Difficile d’estimer à quel point et d’y trouver une explication. Et pourtant, on pourrait parler d’un revival. « Class, Trump, Brexit and the Decline of the West » titrait le site gauchiste OpenDemocracy peu après la victoire de Donald Trump, constatant par la même le déclin du capitalisme et des États-Unis depuis les années soixante-dix. « Oswald Spengler : théoricien racial du gouverrnement Trump » affirmait un essayiste proche du Parti Democrate. « Le Mal de l’Occident » titrait le journal catalan La Vanguardia en établissant une comparaison entre l’époque actuelle et celle de Spengler. En Hollande, l’universitaire Paul Cliteur évoquait « l’occidentophobie », la haine de soi qui serait devenue la caractéristique de notre société : « Une culture/civilisation ne peut perdurer si une grande partie de sa population ressenti un dégoût disproportionné envers elle » — tout ça n’a guère de sens. Chacun voit le déclin à sa porte et c’est la rançon du succès : Spengler prétendait tout dire, mais il l’exprima dans des termes on ne peut plus vagues, à la manière d’un horoscope.

Ce flou provient aussi de la méconnaissance de Spengler, dont beaucoup n’ont lu que des résumés, mais aussi de par son propre concept de « morphologie » : il compare les civilisations à des organismes qui naissent, croissent et périssent. Spengler ne cherchait pas tant à se débarrasser de la chronologie traditionnelle (Antiquité, Moyen Âge, etc) qu’à décentrer le regard européocentrique qui fixait l’Occident sur une ligne évolutive allant de la Mésopotamie à l’Europe, puis aux Etats-Unis, en négligeant tout le reste. Spengler « distingue » donc huit grandes cultures : maya, aztèque, arabe, chinoise, indienne, etc., chacune dotée d’une caractéristique : magique, apollinienne, faustienne, etc. Comme ces cultures suivent à peu près toutes la même évolution, il en résulte une impression de piétinement : l’Odyssée est l’équivalent temporel de la Chanson des Nibelungen, et selon ce même point de vue « morphologique », Napoléon, Confucius ou Alexandre le Grand étaient contemporains. Mais surtout chaque culture finit par atteindre son terme : la civilisation. Ce qui caractérise la culture, c’est la vie et la civilisation, la mort.

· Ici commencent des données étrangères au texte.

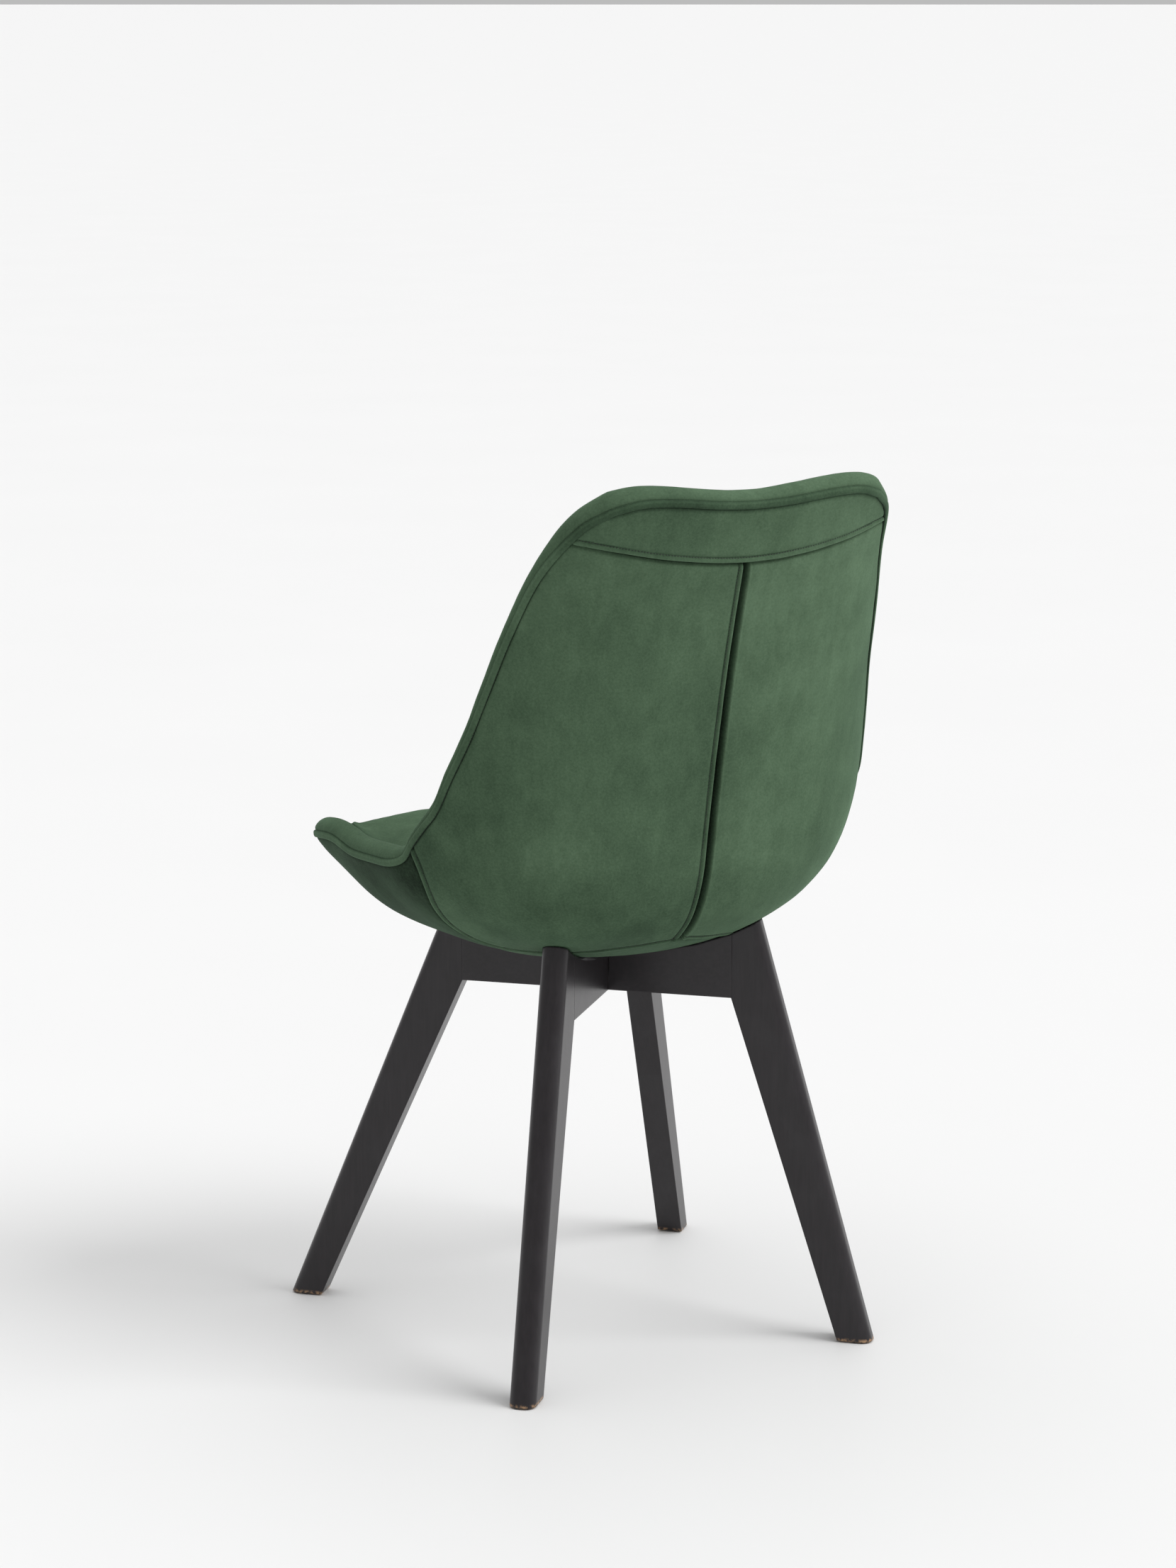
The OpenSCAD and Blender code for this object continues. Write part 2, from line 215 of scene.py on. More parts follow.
leg_wood = black_wood("black_wood_leg", 0.0, (1.0, 1.0, 0.09), feet=True)
for corner in ("front_left", "front_right", "rear_left", "rear_right"):
    finish_node("leg_" + corner, leg_wood)
diagonal = math.radians(45)
finish_node("cross_rail_lower", black_wood("black_wood_lower", diagonal, (0.09, 1.0, 1.0)))
finish_node("cross_rail_upper", black_wood("black_wood_upper", -diagonal, (0.09, 1.0, 1.0)))


# The dowels between rails and legs: fluted bare beech, glued and out of sight.
def bare_beech():
    beech = Finish("bare_beech", Specular_IOR_Level=0.3)
    grain = beech.cloud(beech.place(0, (1, 1, 0.2)), 0.003, 4, 0.6)
    beech.set(Base_Color=beech.blend(grain, (0.46, 0.30, 0.16, 1), (0.62, 0.45, 0.28, 1)),
              Roughness=0.55 + 0.2 * grain, Normal=beech.bump(grain, 0.0001, 0.5))
    return beech.material


finish_node("leg_dowels", bare_beech())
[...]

Ainsi résumée, l’œuvre apparaît d’une clarté cristalline. Pourtant, de tels résumés ne lui rendent pas justice : ses qualités sont aussi ses défauts. D’un côté, une richesse d’aperçus, d’images saisissantes, et de pensées profondes. Lorsque je l’ai relu, j’ai ressenti la même impression d’élargissement, comme si mes pensées atteignaient de nouveaux horizons, procédaient à des associations étranges, mais, d’un autre côté, en prenant du recul, à chaque fois, je devais bien constater qu’il ne s’agissait que d’effets de surface et de séduction, en aucun cas d’un authentique travail d’historien : rien que des abstractions dénuées de fondement. 

 « Ich bin für das Sehen geschaffen » proclame Spengler dès les premières lignes d’Eis heauton. Voyant, pour sûr, il l’était. Comme un devin qui renâcle quand on lui demande d’expliquer ses visions. Des explications rétréciraient le panorama aux dimensions d’un bosquet et c’est bien pour cela que Spengler se promet de composer un texte aussi visuel que possible, à l’aide de notions philosophiques, en tablant sur l’ensorcellement du langage. Il y parvient avec tous les avantages et les inconvénients de la méthode. [Prodiges et vertiges de l’analogie, disait Jacques Bouveresse.]

Un exemple parmi d’autres : première partie du cinquième chapitre qui porte le titre plutôt étonnant dans un ouvrage historique « d’Aperçu spirituel de l’élan vital » : il traite des relations entre l’individu et son environnement. Pour l’homme de l’âge classique, « apollinien », la patrie était l’endroit où s’érigeait sa cité. Pour l’homme de l’âge magique, les chrétiens et les musulmans, il n’existe plus de rapport entre le foyer et la géographie. « Pour nous, hommes faustiens, la patrie est une entité insaisissable composée de nature, de langue, de climat, de mœurs, de coutumes et d’histoire : il ne s’agit plus d’une terre, mais d’un « pays », non plus un point d’ancrage dans le présent, mais un passé et un devenir historique, non plus une unité vivante qui réunit les hommes, les dieux et leurs demeures, mais une idée qui s’accorde à un insatiable instinct migragoire, à une sensation d’être seul au monde, un puissant tropisme germanique pour le Sud auquel succombèrent les Empereurs saxons, mais aussi Hölderlin ou Nietzsche. »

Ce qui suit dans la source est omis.